Only the lines from the one containing "Write part 2" through the one containing "return r_crest + THREAD_DEPTH * g" are wanted. Give them again exactly, both ends included.

------ DATA LISTING

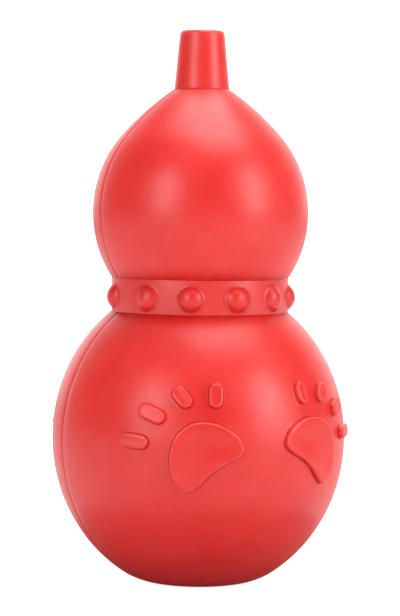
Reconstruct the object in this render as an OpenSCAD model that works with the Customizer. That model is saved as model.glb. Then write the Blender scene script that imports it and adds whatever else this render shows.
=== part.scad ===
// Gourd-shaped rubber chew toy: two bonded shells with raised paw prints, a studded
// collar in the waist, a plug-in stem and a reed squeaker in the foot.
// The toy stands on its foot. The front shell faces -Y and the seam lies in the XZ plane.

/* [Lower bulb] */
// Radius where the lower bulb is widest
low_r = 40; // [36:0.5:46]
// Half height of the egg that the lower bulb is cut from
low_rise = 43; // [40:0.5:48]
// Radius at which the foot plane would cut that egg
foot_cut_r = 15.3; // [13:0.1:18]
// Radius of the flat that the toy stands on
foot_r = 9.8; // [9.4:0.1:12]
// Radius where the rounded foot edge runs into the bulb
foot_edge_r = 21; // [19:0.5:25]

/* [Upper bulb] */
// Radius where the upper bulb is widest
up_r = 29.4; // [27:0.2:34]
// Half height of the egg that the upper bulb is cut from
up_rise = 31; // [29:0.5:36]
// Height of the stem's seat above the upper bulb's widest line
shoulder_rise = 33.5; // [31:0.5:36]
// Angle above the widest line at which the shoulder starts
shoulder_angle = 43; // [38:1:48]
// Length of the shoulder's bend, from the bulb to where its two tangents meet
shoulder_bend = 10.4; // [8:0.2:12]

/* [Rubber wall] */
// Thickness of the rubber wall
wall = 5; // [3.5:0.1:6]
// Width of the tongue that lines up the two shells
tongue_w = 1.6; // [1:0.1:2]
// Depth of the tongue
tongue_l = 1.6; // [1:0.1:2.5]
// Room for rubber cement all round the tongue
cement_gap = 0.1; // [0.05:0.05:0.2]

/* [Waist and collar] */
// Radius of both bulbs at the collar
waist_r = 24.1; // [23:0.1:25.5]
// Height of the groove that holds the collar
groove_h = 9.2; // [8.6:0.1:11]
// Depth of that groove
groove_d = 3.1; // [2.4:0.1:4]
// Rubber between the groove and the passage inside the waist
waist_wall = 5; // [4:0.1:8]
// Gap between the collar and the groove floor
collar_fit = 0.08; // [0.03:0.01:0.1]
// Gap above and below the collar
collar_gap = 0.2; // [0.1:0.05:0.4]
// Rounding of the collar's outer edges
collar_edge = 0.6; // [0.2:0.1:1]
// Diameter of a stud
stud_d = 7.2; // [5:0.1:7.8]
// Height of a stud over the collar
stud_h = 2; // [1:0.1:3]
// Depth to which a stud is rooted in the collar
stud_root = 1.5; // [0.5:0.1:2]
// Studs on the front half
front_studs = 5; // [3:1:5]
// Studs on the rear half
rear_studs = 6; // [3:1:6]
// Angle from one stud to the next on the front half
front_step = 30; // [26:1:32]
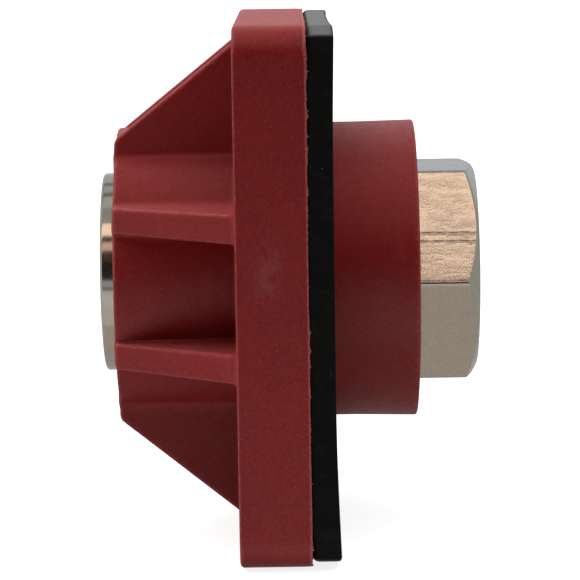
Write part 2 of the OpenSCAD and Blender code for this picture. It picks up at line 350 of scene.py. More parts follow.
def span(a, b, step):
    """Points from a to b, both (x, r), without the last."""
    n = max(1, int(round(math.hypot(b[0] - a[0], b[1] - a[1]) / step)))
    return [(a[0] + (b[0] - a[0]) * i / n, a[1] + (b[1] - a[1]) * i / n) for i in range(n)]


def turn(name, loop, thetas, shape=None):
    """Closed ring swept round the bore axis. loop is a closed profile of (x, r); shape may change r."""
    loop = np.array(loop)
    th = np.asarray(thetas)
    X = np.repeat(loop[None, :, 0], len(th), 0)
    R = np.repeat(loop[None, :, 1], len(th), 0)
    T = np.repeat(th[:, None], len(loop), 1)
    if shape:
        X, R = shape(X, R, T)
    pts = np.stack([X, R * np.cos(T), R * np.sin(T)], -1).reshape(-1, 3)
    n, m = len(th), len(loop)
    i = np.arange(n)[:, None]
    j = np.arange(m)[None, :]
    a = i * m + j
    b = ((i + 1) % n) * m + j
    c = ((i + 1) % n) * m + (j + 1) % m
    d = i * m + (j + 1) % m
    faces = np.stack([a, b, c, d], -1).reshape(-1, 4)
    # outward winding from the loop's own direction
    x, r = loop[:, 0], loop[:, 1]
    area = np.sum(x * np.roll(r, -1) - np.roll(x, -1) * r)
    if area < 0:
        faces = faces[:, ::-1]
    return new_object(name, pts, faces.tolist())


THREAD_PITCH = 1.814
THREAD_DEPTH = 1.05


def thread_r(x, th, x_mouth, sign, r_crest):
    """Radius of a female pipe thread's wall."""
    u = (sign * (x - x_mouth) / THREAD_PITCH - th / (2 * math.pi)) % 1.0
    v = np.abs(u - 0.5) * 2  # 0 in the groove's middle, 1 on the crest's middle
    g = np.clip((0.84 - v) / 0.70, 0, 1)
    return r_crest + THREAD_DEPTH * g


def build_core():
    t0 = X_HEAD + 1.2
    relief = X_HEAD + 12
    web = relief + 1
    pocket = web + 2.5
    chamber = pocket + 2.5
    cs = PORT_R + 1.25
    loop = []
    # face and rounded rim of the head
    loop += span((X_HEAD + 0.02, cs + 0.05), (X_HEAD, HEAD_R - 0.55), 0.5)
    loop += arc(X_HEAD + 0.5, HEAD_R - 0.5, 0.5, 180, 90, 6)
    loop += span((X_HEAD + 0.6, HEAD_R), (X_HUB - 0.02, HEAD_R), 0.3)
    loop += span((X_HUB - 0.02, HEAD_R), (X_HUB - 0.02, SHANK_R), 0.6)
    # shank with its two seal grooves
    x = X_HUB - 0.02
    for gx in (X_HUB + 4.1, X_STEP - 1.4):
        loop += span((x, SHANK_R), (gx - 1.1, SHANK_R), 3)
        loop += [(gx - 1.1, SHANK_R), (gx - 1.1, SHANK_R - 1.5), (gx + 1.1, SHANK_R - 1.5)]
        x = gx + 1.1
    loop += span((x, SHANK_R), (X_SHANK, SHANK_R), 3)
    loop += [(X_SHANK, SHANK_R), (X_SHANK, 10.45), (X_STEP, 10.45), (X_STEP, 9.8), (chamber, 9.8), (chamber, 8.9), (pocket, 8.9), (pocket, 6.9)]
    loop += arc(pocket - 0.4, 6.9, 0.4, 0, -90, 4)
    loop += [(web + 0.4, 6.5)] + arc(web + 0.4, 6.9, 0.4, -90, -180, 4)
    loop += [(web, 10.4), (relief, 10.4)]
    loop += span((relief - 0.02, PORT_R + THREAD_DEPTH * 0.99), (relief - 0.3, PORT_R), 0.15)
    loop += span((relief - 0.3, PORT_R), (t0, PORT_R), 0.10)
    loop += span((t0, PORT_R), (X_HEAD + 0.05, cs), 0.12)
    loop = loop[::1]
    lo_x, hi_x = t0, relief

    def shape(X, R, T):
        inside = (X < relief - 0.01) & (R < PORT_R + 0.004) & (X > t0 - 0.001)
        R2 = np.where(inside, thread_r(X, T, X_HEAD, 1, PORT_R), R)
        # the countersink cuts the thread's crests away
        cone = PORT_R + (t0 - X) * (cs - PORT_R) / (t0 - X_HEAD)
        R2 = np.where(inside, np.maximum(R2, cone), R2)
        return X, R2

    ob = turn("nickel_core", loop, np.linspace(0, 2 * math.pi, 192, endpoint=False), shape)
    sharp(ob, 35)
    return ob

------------

TASK RESULT:
Write part 2 of the OpenSCAD and Blender code for this picture. It picks up at line 350 of scene.py. More parts follow.
def span(a, b, step):
    """Points from a to b, both (x, r), without the last."""
    n = max(1, int(round(math.hypot(b[0] - a[0], b[1] - a[1]) / step)))
    return [(a[0] + (b[0] - a[0]) * i / n, a[1] + (b[1] - a[1]) * i / n) for i in range(n)]


def turn(name, loop, thetas, shape=None):
    """Closed ring swept round the bore axis. loop is a closed profile of (x, r); shape may change r."""
    loop = np.array(loop)
    th = np.asarray(thetas)
    X = np.repeat(loop[None, :, 0], len(th), 0)
    R = np.repeat(loop[None, :, 1], len(th), 0)
    T = np.repeat(th[:, None], len(loop), 1)
    if shape:
        X, R = shape(X, R, T)
    pts = np.stack([X, R * np.cos(T), R * np.sin(T)], -1).reshape(-1, 3)
    n, m = len(th), len(loop)
    i = np.arange(n)[:, None]
    j = np.arange(m)[None, :]
    a = i * m + j
    b = ((i + 1) % n) * m + j
    c = ((i + 1) % n) * m + (j + 1) % m
    d = i * m + (j + 1) % m
    faces = np.stack([a, b, c, d], -1).reshape(-1, 4)
    # outward winding from the loop's own direction
    x, r = loop[:, 0], loop[:, 1]
    area = np.sum(x * np.roll(r, -1) - np.roll(x, -1) * r)
    if area < 0:
        faces = faces[:, ::-1]
    return new_object(name, pts, faces.tolist())


THREAD_PITCH = 1.814
THREAD_DEPTH = 1.05


def thread_r(x, th, x_mouth, sign, r_crest):
    """Radius of a female pipe thread's wall."""
    u = (sign * (x - x_mouth) / THREAD_PITCH - th / (2 * math.pi)) % 1.0
    v = np.abs(u - 0.5) * 2  # 0 in the groove's middle, 1 on the crest's middle
    g = np.clip((0.84 - v) / 0.70, 0, 1)
    return r_crest + THREAD_DEPTH * g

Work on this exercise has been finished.